**Stated exercise**: Copy exactly the block of lines between the one containing "module seamed_plate()" and the one containing "obj.matrix_parent_inverse = Matrix.Identity(4)", inclusive.

○ ○ ○

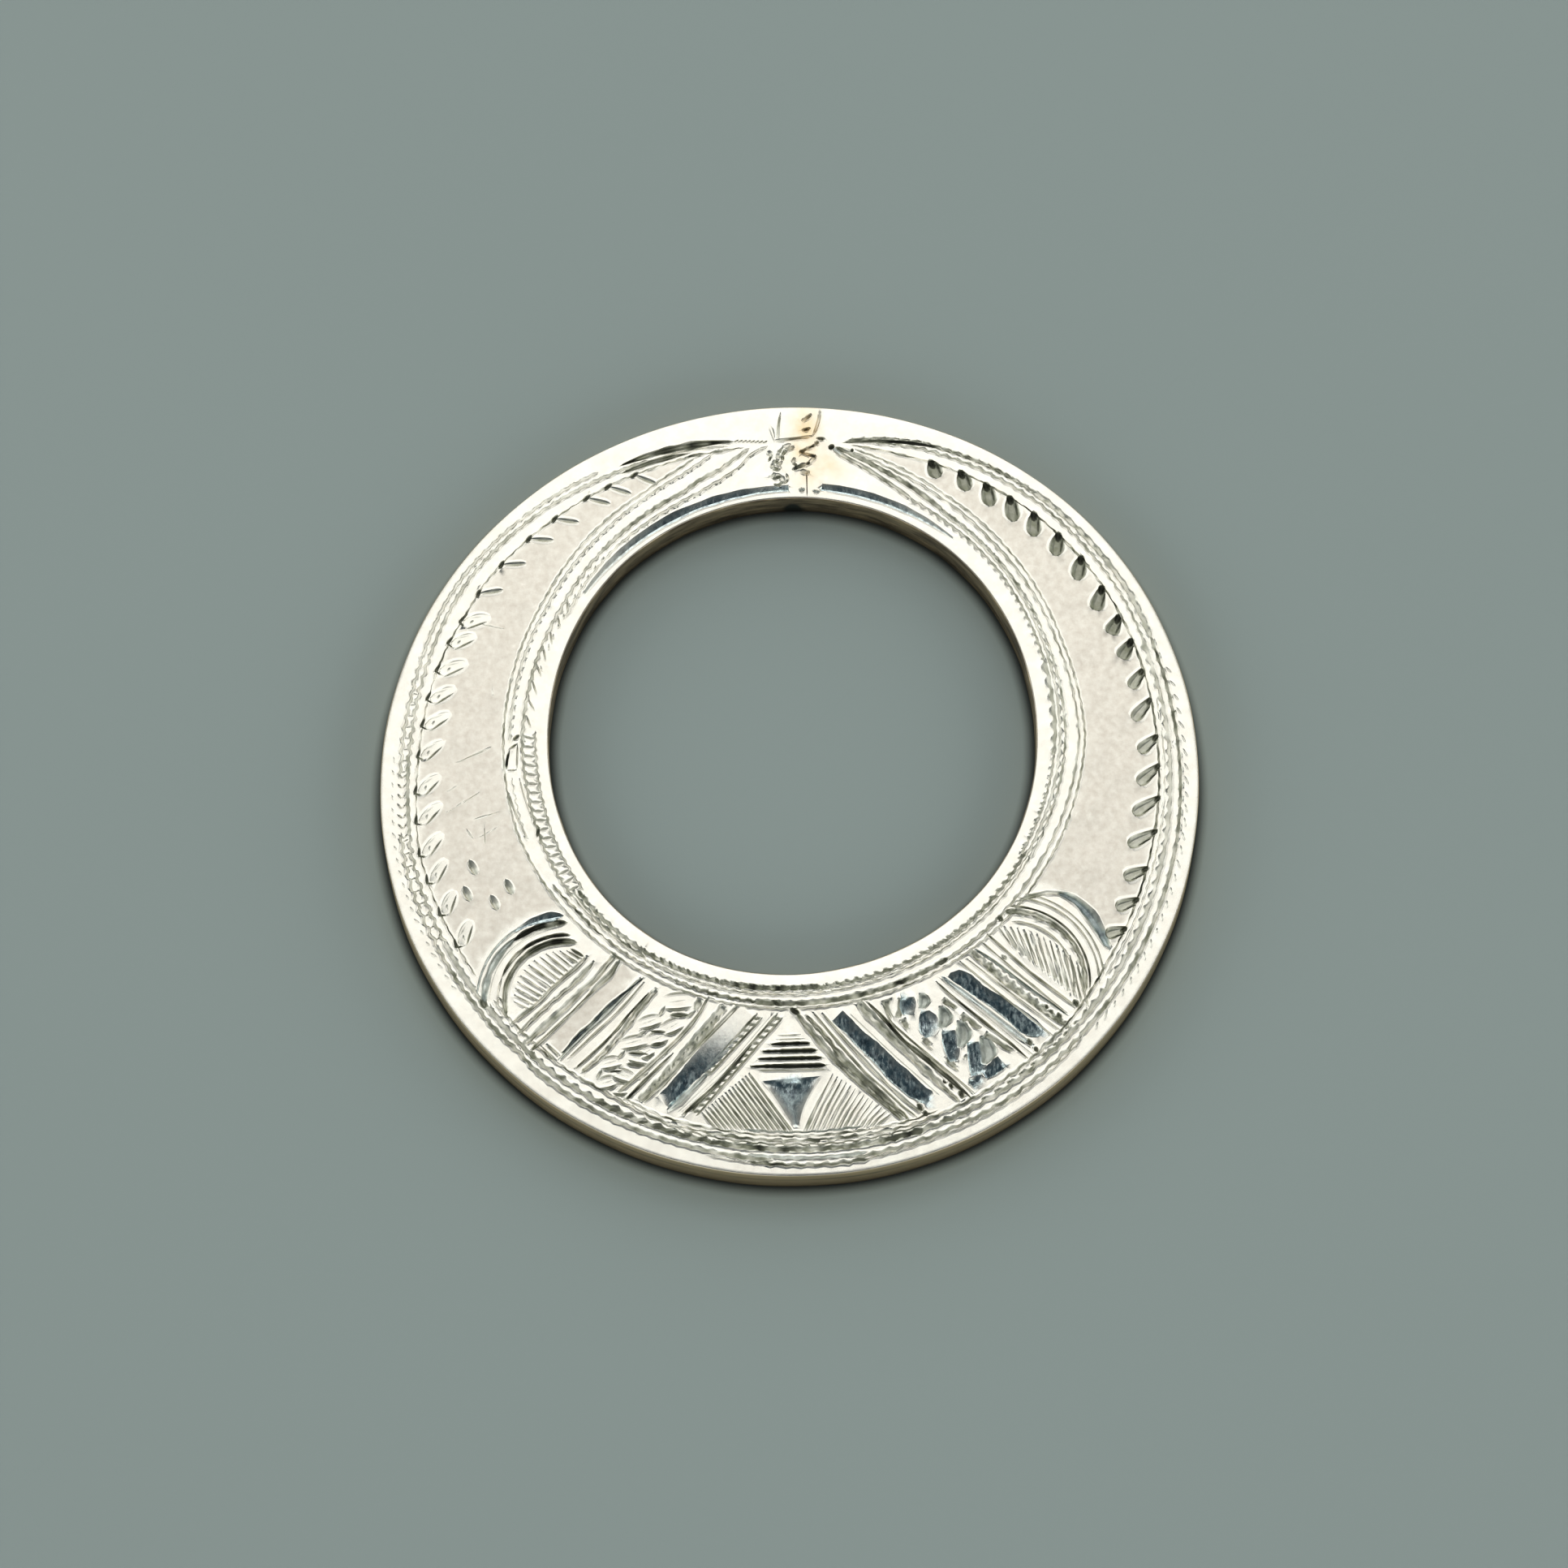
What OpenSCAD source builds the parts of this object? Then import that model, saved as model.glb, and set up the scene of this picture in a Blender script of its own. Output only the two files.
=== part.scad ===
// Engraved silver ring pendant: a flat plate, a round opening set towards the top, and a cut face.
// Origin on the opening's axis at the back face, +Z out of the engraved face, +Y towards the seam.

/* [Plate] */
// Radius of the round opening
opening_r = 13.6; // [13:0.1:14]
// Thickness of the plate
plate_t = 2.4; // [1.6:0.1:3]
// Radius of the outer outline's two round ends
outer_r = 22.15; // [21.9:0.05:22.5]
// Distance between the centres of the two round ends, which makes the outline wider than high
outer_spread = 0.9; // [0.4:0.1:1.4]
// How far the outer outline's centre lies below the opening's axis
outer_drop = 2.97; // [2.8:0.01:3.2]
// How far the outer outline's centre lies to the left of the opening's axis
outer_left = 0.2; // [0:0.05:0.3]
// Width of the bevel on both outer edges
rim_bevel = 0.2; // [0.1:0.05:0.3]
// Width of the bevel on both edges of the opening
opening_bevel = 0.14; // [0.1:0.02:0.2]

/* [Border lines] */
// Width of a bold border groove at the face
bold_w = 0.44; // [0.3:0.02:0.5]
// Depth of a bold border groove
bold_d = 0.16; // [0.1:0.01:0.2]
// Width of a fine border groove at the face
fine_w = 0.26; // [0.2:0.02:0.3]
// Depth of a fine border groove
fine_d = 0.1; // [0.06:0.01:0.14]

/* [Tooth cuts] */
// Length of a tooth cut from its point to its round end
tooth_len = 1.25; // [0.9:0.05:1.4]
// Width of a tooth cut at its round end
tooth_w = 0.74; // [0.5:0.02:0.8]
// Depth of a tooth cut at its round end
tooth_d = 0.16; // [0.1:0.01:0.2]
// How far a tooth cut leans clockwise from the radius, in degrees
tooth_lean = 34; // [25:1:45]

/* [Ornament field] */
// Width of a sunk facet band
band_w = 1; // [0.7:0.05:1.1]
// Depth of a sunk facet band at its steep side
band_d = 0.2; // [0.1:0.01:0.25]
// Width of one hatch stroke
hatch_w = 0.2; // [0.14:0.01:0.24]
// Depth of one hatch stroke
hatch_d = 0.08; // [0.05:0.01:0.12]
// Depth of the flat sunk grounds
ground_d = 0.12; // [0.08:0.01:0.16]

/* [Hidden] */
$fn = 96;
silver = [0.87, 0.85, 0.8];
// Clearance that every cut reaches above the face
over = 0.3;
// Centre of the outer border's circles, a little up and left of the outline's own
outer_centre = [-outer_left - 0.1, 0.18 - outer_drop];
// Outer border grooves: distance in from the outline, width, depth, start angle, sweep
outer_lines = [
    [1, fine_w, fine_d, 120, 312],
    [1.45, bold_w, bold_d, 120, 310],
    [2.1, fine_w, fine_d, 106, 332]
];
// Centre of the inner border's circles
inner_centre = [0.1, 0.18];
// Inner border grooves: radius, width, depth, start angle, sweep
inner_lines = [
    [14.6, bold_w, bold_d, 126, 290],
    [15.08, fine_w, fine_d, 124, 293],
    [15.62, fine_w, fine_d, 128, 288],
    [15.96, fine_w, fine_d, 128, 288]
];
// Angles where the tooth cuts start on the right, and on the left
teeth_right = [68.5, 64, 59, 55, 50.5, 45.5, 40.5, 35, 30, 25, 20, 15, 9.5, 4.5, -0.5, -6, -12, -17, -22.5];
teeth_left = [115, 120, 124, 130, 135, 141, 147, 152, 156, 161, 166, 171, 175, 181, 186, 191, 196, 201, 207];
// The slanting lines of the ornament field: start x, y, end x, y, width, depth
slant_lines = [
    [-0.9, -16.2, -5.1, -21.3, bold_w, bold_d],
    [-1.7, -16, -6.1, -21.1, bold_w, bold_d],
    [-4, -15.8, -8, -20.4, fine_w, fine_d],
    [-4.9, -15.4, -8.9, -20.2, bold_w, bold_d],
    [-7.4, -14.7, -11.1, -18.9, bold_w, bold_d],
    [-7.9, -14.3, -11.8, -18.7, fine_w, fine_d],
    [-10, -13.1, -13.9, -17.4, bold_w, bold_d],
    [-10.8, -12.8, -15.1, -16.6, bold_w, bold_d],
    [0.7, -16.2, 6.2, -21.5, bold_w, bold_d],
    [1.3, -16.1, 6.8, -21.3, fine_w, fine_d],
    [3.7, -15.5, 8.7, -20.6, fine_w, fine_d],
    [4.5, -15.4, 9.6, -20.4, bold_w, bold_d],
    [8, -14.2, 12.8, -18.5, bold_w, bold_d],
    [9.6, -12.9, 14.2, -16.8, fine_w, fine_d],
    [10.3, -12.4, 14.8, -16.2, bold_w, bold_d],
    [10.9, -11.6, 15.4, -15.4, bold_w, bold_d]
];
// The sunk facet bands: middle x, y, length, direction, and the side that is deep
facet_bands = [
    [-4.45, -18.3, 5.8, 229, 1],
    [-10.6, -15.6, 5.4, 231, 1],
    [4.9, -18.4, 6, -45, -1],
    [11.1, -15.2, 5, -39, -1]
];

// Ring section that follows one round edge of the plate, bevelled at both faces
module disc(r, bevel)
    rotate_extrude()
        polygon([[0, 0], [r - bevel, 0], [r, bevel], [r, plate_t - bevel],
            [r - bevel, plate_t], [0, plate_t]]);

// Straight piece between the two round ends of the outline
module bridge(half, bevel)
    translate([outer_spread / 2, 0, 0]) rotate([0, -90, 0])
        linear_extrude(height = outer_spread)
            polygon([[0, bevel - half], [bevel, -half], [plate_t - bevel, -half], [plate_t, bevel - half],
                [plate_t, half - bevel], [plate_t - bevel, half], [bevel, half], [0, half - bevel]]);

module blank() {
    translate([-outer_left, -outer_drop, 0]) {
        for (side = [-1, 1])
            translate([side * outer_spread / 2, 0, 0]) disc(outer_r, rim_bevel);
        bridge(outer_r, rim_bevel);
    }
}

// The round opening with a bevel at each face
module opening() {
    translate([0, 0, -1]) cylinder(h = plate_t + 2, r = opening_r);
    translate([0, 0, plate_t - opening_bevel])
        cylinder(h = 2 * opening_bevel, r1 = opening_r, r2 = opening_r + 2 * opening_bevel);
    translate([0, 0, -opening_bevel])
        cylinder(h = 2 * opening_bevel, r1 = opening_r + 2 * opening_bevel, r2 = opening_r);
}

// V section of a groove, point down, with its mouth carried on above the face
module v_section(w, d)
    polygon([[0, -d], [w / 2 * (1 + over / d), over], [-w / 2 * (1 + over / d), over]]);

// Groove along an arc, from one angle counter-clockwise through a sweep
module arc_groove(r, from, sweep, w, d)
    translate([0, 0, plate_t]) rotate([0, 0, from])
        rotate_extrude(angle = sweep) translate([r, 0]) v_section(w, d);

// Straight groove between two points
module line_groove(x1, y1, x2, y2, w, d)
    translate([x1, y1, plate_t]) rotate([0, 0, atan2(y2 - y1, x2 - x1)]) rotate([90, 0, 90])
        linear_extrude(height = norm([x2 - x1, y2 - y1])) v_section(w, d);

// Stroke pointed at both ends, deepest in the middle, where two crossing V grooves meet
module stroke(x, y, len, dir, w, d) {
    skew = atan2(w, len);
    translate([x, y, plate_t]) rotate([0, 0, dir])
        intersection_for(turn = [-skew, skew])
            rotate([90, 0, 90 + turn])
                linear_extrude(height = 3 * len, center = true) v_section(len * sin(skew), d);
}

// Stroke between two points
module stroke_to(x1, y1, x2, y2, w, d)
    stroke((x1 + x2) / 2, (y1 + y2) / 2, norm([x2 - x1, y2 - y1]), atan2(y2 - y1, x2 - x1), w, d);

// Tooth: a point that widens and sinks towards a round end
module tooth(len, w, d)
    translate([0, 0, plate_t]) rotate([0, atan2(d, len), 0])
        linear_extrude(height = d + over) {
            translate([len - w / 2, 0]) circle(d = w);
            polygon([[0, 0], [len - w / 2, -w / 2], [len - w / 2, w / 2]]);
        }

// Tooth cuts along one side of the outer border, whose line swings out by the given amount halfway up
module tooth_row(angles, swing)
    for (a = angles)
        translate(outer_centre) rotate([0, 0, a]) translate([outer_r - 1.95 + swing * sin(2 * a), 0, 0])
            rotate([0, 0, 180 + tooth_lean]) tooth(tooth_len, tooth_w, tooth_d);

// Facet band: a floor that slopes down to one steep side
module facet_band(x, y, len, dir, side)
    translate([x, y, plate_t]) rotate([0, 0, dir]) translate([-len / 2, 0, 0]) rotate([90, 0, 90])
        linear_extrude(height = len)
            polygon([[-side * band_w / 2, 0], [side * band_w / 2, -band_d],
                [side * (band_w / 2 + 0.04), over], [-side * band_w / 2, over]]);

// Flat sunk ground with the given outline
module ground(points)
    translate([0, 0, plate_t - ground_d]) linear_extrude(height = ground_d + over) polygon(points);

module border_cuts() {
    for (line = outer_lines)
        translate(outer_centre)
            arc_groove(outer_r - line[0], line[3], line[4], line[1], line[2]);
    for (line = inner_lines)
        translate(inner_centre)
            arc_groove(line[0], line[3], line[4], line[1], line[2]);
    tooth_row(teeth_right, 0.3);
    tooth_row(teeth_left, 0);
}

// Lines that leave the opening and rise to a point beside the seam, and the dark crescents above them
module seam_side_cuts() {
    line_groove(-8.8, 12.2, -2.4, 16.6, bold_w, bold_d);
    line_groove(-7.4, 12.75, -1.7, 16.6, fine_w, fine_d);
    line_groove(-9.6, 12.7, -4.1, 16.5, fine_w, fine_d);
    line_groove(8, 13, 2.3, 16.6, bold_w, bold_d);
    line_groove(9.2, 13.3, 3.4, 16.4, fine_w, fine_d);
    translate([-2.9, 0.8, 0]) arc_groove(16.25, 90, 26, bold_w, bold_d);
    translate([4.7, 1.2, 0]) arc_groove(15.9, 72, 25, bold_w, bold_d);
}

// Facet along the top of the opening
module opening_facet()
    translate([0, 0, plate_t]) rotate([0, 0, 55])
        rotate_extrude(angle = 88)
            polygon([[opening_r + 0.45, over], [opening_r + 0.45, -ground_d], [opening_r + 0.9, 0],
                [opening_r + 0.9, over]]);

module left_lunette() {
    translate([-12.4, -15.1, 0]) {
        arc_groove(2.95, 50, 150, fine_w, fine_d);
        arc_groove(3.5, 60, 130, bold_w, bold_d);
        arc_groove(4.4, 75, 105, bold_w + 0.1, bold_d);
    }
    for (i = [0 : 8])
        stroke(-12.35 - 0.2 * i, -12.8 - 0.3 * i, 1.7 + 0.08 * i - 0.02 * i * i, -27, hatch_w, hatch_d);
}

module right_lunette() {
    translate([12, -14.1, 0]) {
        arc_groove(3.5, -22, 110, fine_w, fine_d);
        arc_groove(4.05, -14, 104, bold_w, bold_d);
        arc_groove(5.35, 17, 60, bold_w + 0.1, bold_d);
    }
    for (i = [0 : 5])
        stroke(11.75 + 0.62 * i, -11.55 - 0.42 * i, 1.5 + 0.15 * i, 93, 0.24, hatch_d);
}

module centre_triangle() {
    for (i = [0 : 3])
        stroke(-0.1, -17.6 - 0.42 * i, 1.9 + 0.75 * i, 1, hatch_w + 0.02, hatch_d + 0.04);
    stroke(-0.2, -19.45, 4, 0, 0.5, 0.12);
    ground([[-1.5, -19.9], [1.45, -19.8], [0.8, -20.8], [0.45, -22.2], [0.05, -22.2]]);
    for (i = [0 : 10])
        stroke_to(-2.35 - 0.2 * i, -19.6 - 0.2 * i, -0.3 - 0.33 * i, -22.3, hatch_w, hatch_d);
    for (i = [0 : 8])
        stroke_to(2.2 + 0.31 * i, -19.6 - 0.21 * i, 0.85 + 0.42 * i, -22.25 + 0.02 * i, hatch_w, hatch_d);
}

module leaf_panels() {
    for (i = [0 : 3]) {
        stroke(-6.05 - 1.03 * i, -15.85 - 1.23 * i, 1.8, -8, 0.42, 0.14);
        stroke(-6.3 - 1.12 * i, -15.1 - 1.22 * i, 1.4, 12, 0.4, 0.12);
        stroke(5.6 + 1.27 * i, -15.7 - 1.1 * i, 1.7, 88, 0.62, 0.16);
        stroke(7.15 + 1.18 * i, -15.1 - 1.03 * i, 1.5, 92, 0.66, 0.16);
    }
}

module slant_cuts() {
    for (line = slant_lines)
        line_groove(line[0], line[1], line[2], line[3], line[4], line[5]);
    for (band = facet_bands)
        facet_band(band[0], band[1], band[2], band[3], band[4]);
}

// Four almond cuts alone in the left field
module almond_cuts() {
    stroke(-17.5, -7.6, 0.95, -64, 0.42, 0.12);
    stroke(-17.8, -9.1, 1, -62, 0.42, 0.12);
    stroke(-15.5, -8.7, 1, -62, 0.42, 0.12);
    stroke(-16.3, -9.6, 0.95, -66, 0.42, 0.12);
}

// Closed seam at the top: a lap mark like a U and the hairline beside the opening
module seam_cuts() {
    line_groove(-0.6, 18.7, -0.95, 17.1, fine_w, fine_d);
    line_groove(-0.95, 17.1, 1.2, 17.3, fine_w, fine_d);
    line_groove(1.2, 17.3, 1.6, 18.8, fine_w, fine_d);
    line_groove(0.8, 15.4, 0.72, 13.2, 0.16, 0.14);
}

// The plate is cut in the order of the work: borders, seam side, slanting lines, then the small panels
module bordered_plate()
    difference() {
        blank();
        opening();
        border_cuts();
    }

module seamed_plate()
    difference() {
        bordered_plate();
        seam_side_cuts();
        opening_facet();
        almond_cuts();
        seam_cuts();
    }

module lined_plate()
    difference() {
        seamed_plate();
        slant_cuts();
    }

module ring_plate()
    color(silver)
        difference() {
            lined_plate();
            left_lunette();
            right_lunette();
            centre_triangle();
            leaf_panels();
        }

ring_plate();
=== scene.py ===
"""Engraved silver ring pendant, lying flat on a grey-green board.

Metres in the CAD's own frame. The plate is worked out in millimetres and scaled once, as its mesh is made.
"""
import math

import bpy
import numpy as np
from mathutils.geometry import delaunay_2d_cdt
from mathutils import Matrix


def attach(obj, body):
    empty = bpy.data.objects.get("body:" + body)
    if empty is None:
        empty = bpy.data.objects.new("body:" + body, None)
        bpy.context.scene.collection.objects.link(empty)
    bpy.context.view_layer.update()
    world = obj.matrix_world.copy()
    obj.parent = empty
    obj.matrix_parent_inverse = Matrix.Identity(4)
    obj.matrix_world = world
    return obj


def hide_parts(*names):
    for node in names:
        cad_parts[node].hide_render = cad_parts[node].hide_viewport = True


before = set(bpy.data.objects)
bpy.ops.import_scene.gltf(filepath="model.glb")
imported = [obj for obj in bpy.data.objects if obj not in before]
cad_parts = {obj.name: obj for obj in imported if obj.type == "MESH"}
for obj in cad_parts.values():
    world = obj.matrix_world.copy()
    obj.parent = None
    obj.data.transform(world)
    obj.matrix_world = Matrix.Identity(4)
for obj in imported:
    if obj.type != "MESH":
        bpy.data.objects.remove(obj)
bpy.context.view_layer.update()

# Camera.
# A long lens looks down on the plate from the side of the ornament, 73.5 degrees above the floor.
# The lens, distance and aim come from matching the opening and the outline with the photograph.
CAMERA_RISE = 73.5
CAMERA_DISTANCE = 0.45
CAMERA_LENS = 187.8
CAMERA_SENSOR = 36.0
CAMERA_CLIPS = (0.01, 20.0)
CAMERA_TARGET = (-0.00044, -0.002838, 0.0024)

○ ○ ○

**Expected answer**:
module seamed_plate()
    difference() {
        bordered_plate();
        seam_side_cuts();
        opening_facet();
        almond_cuts();
        seam_cuts();
    }

module lined_plate()
    difference() {
        seamed_plate();
        slant_cuts();
    }

module ring_plate()
    color(silver)
        difference() {
            lined_plate();
            left_lunette();
            right_lunette();
            centre_triangle();
            leaf_panels();
        }

ring_plate();
=== scene.py ===
"""Engraved silver ring pendant, lying flat on a grey-green board.

Metres in the CAD's own frame. The plate is worked out in millimetres and scaled once, as its mesh is made.
"""
import math

import bpy
import numpy as np
from mathutils.geometry import delaunay_2d_cdt
from mathutils import Matrix


def attach(obj, body):
    empty = bpy.data.objects.get("body:" + body)
    if empty is None:
        empty = bpy.data.objects.new("body:" + body, None)
        bpy.context.scene.collection.objects.link(empty)
    bpy.context.view_layer.update()
    world = obj.matrix_world.copy()
    obj.parent = empty
    obj.matrix_parent_inverse = Matrix.Identity(4)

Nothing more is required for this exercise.